Dies ist unser Daruma. Daruma-Pappmache-Figuren sind beliebte Glücksbringer überall in Japan. Sie stellen einen buddhistischen Mönch dar. Die Figur hat deswegen keine Arme und Beine, weil der Mönch neun Jahre lang im Meditationssitz gesessen haben soll. Daruma schlief einmal beim Meditieren ein und soll sich über seine Nachlässigkeit so geärgert haben, dass er sich die Augenlider abschnitt. Eine weitere Eigenschaft von Daruma ist, dass er ein  Stehaufmännchen ist. Sein Unterteil ist mit einem Gewicht beschwert, damit er sich immer wieder aufrichten kann.
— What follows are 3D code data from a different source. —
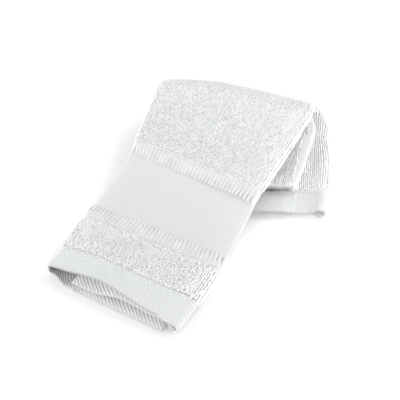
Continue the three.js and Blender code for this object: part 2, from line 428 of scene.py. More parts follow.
def orient(rows):
    """Adds each row's distances to the ends and the rear hem, and its directions."""
    middles = np.array([(row.left + row.right) / 2 for row in rows])
    runs = np.append(0, np.cumsum(norm(np.diff(middles, axis=0), axis=1)))
    rear_hem = next(i for i, row in enumerate(rows) if row.rear and row.weave == "hem")
    for i, row in enumerate(rows):
        row.run = runs[i]
        row.run_left = runs[-1] - runs[i]
        row.to_hem = runs[rear_hem] - runs[i]
        row.width = norm(row.right - row.left)
        row.across = (row.right - row.left) / row.width
        row.forward = unit(middles[min(i + 1, len(rows) - 1)] - middles[max(i - 1, 0)])
        row.up = unit(np.cross(row.across, row.forward))
    return rows


def fold_points(row, thickness, angles, radius, even):
    """Points round a side fold: x from 0 at its open side to 1 at its outermost place, and y
    from -1 to 1. A wide fold of the front panel is squared off where it isn't kept even."""
    at_end = smooth(1 - row.run / END_FOLD_LENGTH)
    wide = np.clip(SQUARING * radius / thickness - SQUARING, 0, 1)
    power = mix(1, mix(FOLD_POWER, END_FOLD_POWER, at_end), wide * (1 - row.rear))
    sines, cosines = np.sin(angles), np.cos(angles)
    squared = -np.sign(cosines) * np.abs(cosines) ** power
    return mix(sines**power, sines, even), mix(squared, -cosines, even)


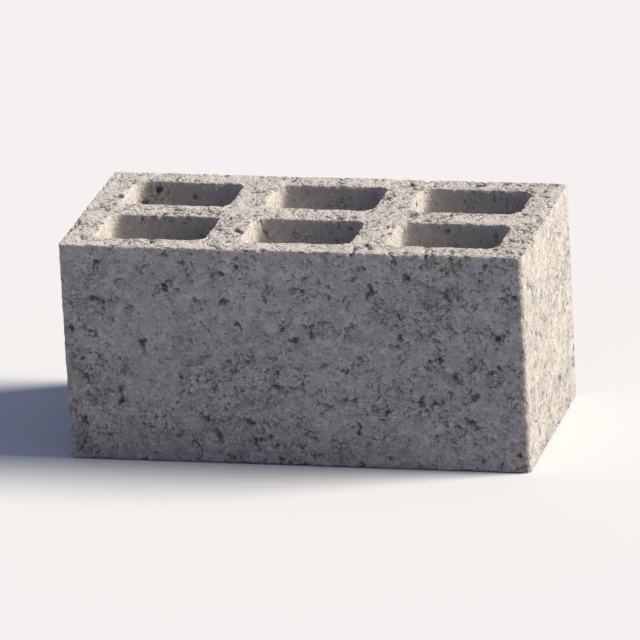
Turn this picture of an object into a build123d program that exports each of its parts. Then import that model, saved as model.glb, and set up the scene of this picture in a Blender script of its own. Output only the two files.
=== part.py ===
from build123d import *

import os
from math import radians, tan

# Hollow concrete wall block, cast in one piece in a vibrating mould.
#
# Two rows of three rectangular cores run straight through it from bed to bed. The cores open a
# little towards the top, because the core formers of the mould are drawn out upwards, so every
# shell and web is thinnest at the top bed. Millimetres; the origin is at the centre of the bottom
# bed, +X runs along the length, +Y across the block and +Z up the cores.

# Outside of the block
block_length = 390.0
block_width = 190.0
block_height = 188.0
outer_corner_radius = 3.0
arris_chamfer = 1.5

# Walls between and around the cores, as they measure at the top bed
face_shell = 22.0
end_wall = 26.0
centre_web = 28.0
cross_web = 31.0

# Cores
cores_per_row = 3
core_rows = 2
core_draft_degrees = 0.6
core_corner_radius = 10.0
core_mouth_chamfer = 2.0

# What the walls leave for one core at the top bed, and the grid that the cores stand on
core_length = (block_length - 2 * end_wall - (cores_per_row - 1) * cross_web) / cores_per_row
core_width = (block_width - 2 * face_shell - (core_rows - 1) * centre_web) / core_rows
core_pitch_x = core_length + cross_web
core_pitch_y = core_width + centre_web


def solid_block():
    """The block before its cores: a rounded rectangle in plan, drawn up to the block's height."""
    with BuildPart() as blank:
        with BuildSketch():
            RectangleRounded(block_length, block_width, outer_corner_radius)
        extrude(amount=block_height)
        beds = blank.faces().filter_by(Axis.Z)
        chamfer(beds.edges(), arris_chamfer)
    return blank.part


def core_former():
    """One core of the mould, standing on the bottom bed, narrower at its foot by the draft."""
    with BuildPart() as former:
        with BuildSketch(Plane.XY.offset(block_height)):
            RectangleRounded(core_length, core_width, core_corner_radius)
        extrude(amount=-block_height, taper=core_draft_degrees)
    return former.part


def hollow_block():
    """The block with every core drawn out of it and the mouths of the cores bevelled."""
    with BuildPart() as block:
        add(solid_block())
        with GridLocations(core_pitch_x, core_pitch_y, cores_per_row, core_rows):
            add(core_former(), mode=Mode.SUBTRACT)
        beds = block.faces().filter_by(Axis.Z)
        mouths = [edge for bed in beds for wire in bed.inner_wires() for edge in wire.edges()]
        chamfer(mouths, core_mouth_chamfer)
    return block.part


block = hollow_block()
block.label = "block"

foot_narrowing = 2 * block_height * tan(radians(core_draft_degrees))
print(f"core at the top bed {core_length:.1f} x {core_width:.1f} mm")
print(f"core at the bottom bed {core_length - foot_narrowing:.1f} x {core_width - foot_narrowing:.1f} mm")
print(f"concrete volume {block.volume / 1e6:.3f} litres")

os.makedirs("parts", exist_ok=True)
export_step(block, "parts/block.step")
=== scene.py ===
import math

import bpy
import numpy as np
from mathutils import Matrix, Vector


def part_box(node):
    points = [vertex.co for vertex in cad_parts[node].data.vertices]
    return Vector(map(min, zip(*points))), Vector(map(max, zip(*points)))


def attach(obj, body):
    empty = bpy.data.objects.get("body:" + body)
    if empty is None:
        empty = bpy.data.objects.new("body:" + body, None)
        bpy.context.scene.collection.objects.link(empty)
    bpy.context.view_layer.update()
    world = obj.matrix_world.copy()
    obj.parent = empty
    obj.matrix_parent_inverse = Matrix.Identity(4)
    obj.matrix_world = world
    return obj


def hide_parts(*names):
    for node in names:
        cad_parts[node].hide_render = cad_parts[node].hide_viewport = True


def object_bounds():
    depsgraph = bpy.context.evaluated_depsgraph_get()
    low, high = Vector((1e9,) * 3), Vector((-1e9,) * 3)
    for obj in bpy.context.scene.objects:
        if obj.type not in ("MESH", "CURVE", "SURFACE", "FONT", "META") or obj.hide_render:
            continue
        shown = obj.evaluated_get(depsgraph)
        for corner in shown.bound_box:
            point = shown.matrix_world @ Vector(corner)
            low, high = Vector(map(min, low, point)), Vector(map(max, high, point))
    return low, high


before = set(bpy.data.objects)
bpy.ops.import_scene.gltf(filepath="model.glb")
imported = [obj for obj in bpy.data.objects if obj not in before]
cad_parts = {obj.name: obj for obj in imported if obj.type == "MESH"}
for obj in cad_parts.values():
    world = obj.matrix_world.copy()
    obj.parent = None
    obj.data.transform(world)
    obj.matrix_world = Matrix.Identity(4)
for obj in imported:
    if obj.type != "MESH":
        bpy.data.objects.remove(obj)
cadLow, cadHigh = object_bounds()
print("frame loaded:", [round(high - low, 4) for low, high in zip(cadLow, cadHigh)])

mm = 0.001                      # in metres, as everything is


# Noise and grain, all worked out for whole arrays of points at once

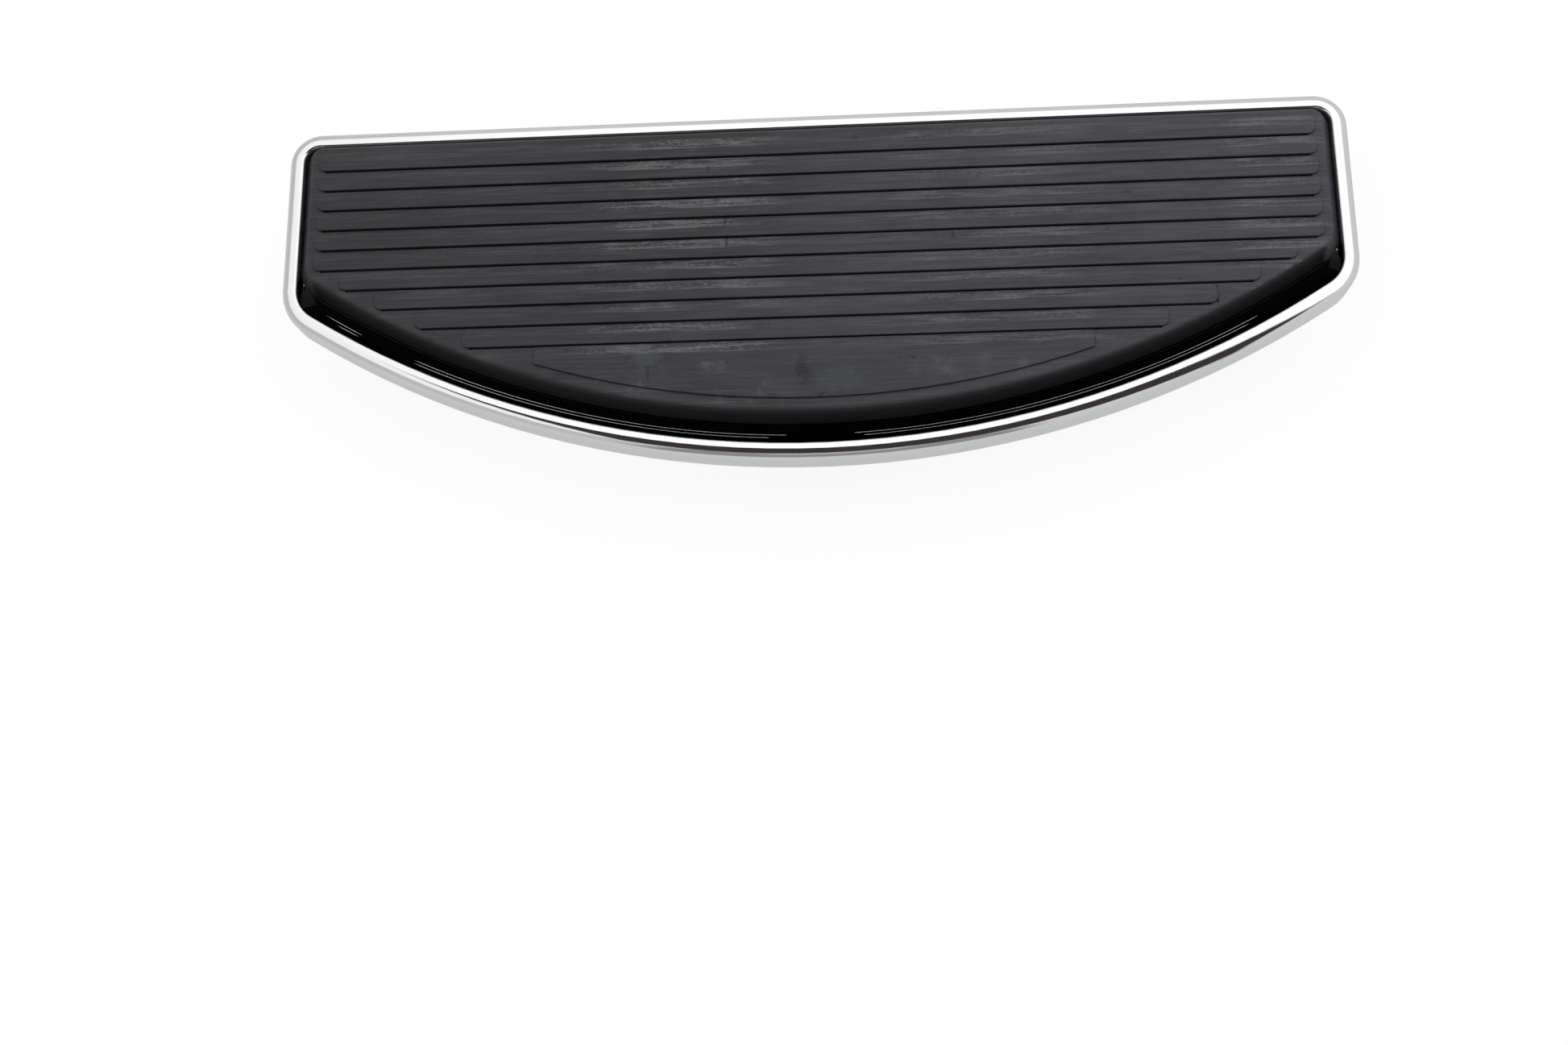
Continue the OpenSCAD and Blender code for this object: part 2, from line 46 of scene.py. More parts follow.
BODY = "root"
MM = 0.001
WELD = 1e-6

Colour = tuple[float, float, float]
Socket = bpy.types.NodeSocket


class Node(Enum):
    """The three pieces of the real board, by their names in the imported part."""

    PAN = "pan"
    TREAD = "tread_pad"
    PEG = "scrape_peg"


class Slot(Enum):
    """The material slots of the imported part."""

    PAN = "pan_chrome"
    TREAD = "tread_rubber"
    PEG = "peg_chrome"


@dataclass(frozen=True)
class Outline:
    """The D shaped outline of the board and the heights that the finishes follow."""

    half_length: float = 174.0 * MM
    edge_y: float = 9.5 * MM
    depth: float = 118.3 * MM
    curve_r: float = 309.252 * MM
    rim_width: float = 5.5 * MM
    crown_z: float = 17.2 * MM
    floor_top_z: float = 12.7 * MM
    floor_z: float = 9.7 * MM
    first_step: float = 15.4 * MM
    step_pitch: float = 7.07 * MM
    tread_top_z: float = 19.2 * MM

    @property
    def curve_y(self) -> float:
        """Where the centre of the curved edge lies along Y."""
        return self.edge_y - self.depth + self.curve_r


OUTLINE = Outline()


@dataclass(frozen=True)
class Ramp:
    """A smooth ramp from one range of numbers to another, held at its ends."""

    low: float
    high: float
    to_low: float = 0.0
    to_high: float = 1.0


@dataclass(frozen=True)
class Pattern:
    """A noise pattern: its features to a metre, its stretch along the axes and its finer layers."""

    scale: float
    detail: float = 4.0
    rough: float = 0.55
    distortion: float = 0.0
    stretch: Colour | None = None
    shift: Colour = (0.0, 0.0, 0.0)


class Graph:
    """A material's or a world's node tree, with short calls for the nodes that the finishes use."""

    def __init__(self, tree: bpy.types.NodeTree) -> None:
        """Takes a node tree and empties it.

        Args:
            tree: The node tree to build in.
        """
        self.tree = tree
        self.tree.nodes.clear()

    def add(self, kind: str, **settings: object) -> bpy.types.Node:
        """Adds a node and sets its properties.

        Args:
            kind: The node's type name without its ShaderNode prefix.
            **settings: Properties of the node, by name.

        Returns:
            The new node.
        """
        node = self.tree.nodes.new("ShaderNode" + kind)
        for name, value in settings.items():
            setattr(node, name, value)
        return node

    def feed(self, socket: Socket, value: object) -> None:
        """Links a socket to another one, or sets its value.

        Args:
            socket: The input to feed.
            value: An output socket, a number, or the numbers of a vector or colour.
        """
        if isinstance(value, bpy.types.NodeSocket):
            self.tree.links.new(value, socket)
        elif hasattr(value, "__len__") and len(value) == 3 and socket.type == "RGBA":
            socket.default_value = (*value, 1.0)
        else:
            socket.default_value = value

    def position(self) -> Socket:
        """Returns the place of a surface point in the object's own frame."""
        return self.add("TexCoord").outputs["Object"]

    def mapped(self, vector: Socket, scale: Colour, shift: Colour = (0.0, 0.0, 0.0)) -> Socket:
        """Scales and shifts a vector.

        Args:
            vector: The vector to map.
            scale: Its factors along X, Y and Z.
            shift: What is added to it.

        Returns:
            The mapped vector.
        """
        node = self.add("Mapping")
        self.feed(node.inputs["Vector"], vector)
        self.feed(node.inputs["Scale"], scale)
        self.feed(node.inputs["Location"], shift)
        return node.outputs["Vector"]

    def split(self, vector: Socket) -> tuple[Socket, Socket, Socket]:
        """Returns the X, Y and Z of a vector."""
        node = self.add("SeparateXYZ")
        self.feed(node.inputs[0], vector)
        return node.outputs[0], node.outputs[1], node.outputs[2]

    def noise(self, place: Socket, pattern: Pattern) -> Socket:
        """Adds a noise pattern.

        Args:
            place: Where the pattern is read.
            pattern: The pattern.

        Returns:
            The pattern as a number around 0.5.
        """
        node = self.add("TexNoise")
        if pattern.stretch is not None:
            place = self.mapped(place, pattern.stretch, pattern.shift)
        self.feed(node.inputs["Vector"], place)
        node.inputs["Scale"].default_value = pattern.scale
        node.inputs["Detail"].default_value = pattern.detail
        node.inputs["Roughness"].default_value = pattern.rough
        node.inputs["Distortion"].default_value = pattern.distortion
        return node.outputs["Fac"]

    def math(self, operation: str, first: object, second: object = 0.0, third: object = 0.0) -> Socket:
        """Adds a math node.

        Args:
            operation: The node's operation.
            first: Its first number or socket.
            second: Its second number or socket.
            third: Its third number or socket.

        Returns:
            The result.
        """
        node = self.add("Math", operation=operation)
        for socket, value in zip(node.inputs, (first, second, third)):
            self.feed(socket, value)
        return node.outputs[0]

    def product(self, first: object, *others: object) -> Socket:
        """Returns the product of two or more numbers."""
        for other in others:
            first = self.math("MULTIPLY", first, other)
        return first

    def highest(self, first: object, *others: object) -> Socket:
        """Returns the highest of two or more numbers."""
        for other in others:
            first = self.math("MAXIMUM", first, other)
        return first

    def off(self, value: Socket, middle: float) -> Socket:
        """Returns how far a number lies from another one."""
        return self.math("ABSOLUTE", self.math("SUBTRACT", value, middle))

    def inset(self, x: Socket, y: Socket) -> tuple[Socket, Socket]:
        """Finds how far a point lies inside the board's outline.

        Args:
            x: The point's place along the board.
            y: Its place across the board.

        Returns:
            Its distance from the curved edge, and from the nearest edge of all.
        """
        rise = self.math("SUBTRACT", y, OUTLINE.curve_y)
        squares = self.math("ADD", self.math("MULTIPLY", x, x), self.math("MULTIPLY", rise, rise))
        reach = self.math("SQRT", squares)
        curved = self.math("SUBTRACT", OUTLINE.curve_r, reach)
        ends = self.math("SUBTRACT", OUTLINE.half_length, self.math("ABSOLUTE", x))
        straight = self.math("SUBTRACT", OUTLINE.edge_y, y)
        return curved, self.math("MINIMUM", curved, self.math("MINIMUM", ends, straight))

    def ramp(self, value: Socket, ramp: Ramp) -> Socket:
        """Maps a number by a smooth ramp.

        Args:
            value: The number.
            ramp: The ramp.

        Returns:
            The mapped number.
        """
        node = self.add("MapRange", interpolation_type="SMOOTHSTEP")
        for name, number in (("Value", value), ("From Min", ramp.low), ("From Max", ramp.high),
                             ("To Min", ramp.to_low), ("To Max", ramp.to_high)):
            self.feed(node.inputs[name], number)
        return node.outputs["Result"]

    def mix(self, share: object, first: object, second: object, kind: str = "MIX") -> Socket:
        """Mixes two colours.

        Args:
            share: The share of the second colour.
            first: The first colour or socket.
            second: The second colour or socket.
            kind: How they are blended.

        Returns:
            The mixed colour.
        """
        node = self.add("Mix", data_type="RGBA", blend_type=kind)
        self.feed(node.inputs[0], share)
        self.feed(node.inputs[6], first)
        self.feed(node.inputs[7], second)
        return node.outputs[2]

    def bump(self, height: Socket, strength: float, distance: float, normal: Socket) -> Socket:
        """Turns a height pattern into a normal.

        Args:
            height: The pattern.
            strength: Its share of effect.
            distance: The height that 1 stands for, in metres.
            normal: The normal that it starts from.

        Returns:
            The new normal.
        """
        node = self.add("Bump")
        node.inputs["Strength"].default_value = strength
        node.inputs["Distance"].default_value = distance
        self.feed(node.inputs["Height"], height)
        self.feed(node.inputs["Normal"], normal)
        return node.outputs["Normal"]

    def soft_edges(self, radius: float) -> Socket:
        """Returns a normal that is rounded across sharp edges within a radius."""
        node = self.add("Bevel", samples=6)
        node.inputs["Radius"].default_value = radius
        return node.outputs["Normal"]

    def crease(self, distance: float) -> Socket:
        """Returns 1 on open surface, falling to 0 in inner corners narrower than a distance."""
        node = self.add("AmbientOcclusion", samples=8, only_local=True)
        node.inputs["Distance"].default_value = distance
        return node.outputs["AO"]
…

Damit Daruma einem einen Wunsch erfüllt, malt man zuerst ein Auge aus. Man stellt die Figur an einen Ort, an dem man möglichst oft vorbei kommt. Wenn der Wunsch in Erfüllung gegangen ist, wird das andere Auge ausgemalt. Wie Ihr seht, hat unser Daruma schon beide Augen ausgemalt. Seit Ende August erleben wir Japan 3.0 mit unserer Lotte.

Für die vür Jahreszeiten

“Wie herrlich ist’s doch im Frühling!
Im Frühling, da ist’s mir so wohl.
Oh wäre es immer nur Frühling,
Im Frühling, da ist mir so wohl
Der Frühling, der hat so was Eignes,
Der Frühling besitzet die Kraft.
Oh bliebe es immer nur Frühling,
Der Frühling gibt Mut uns und Kraft!”

Von Karl Valentin alias Korbinian Nasenlöchler

Für Sommer, Herbst und Winter ist je dieselbe Strophe durch Einsetzen der Jahreszeit vorzutragen.
Nachdem Korbinian Nasenlöchler drei Strophen durchdekliniert hat und beim Winter angekommen ist, wird er vom Publikum ausgepfiffen und muss seinen Liedvortrag abbrechen. Sein Kommentar: “Und gerade der Winter wäre so interessant gewesen!”

Einen gesamten Jahreszeitenzyklus haben wir jetzt schon in Japan ge- und erlebt. Es kann einem so vorkommen, als sei Japan das einzige Land, das vier Jahreszeiten vorzuweisen hat. Frühling, Sommer, Herbst und Winter werden je in ihrer Einzigartigkeit gefeiert, dass es eine Freude ist. Am bekanntesten ist wahrscheinlich das Feiern der Kirschblüte, das den Frühling und Neubeginn des Jahres einleutet. Die Menschen picknicken und trinken Sake unter den blühenden Kirschbäumen. Der Sommerhitze werden allerorten Festivals mit bunten Feuerwerken entgegengesetzt. Im Herbst wird das Ereignis des Blätterverfärbens groß zelebriert. So wie bei den Kirschblüten werden auch hier extra Ausfahrten zu besonders schöner Belaubung angeboten. Im Winter sind zumindest die Tokyoter stolz auf die umfänglichen Beleuchtungskunstwerke, die sich jedes Viertel ausgedacht hat.

Ist irgendwie ansteckend, diese Freude am Wandel der Natur. Wir wünschen Euch einen schönen Frühling, wenn er sich in Deutschland zeigt!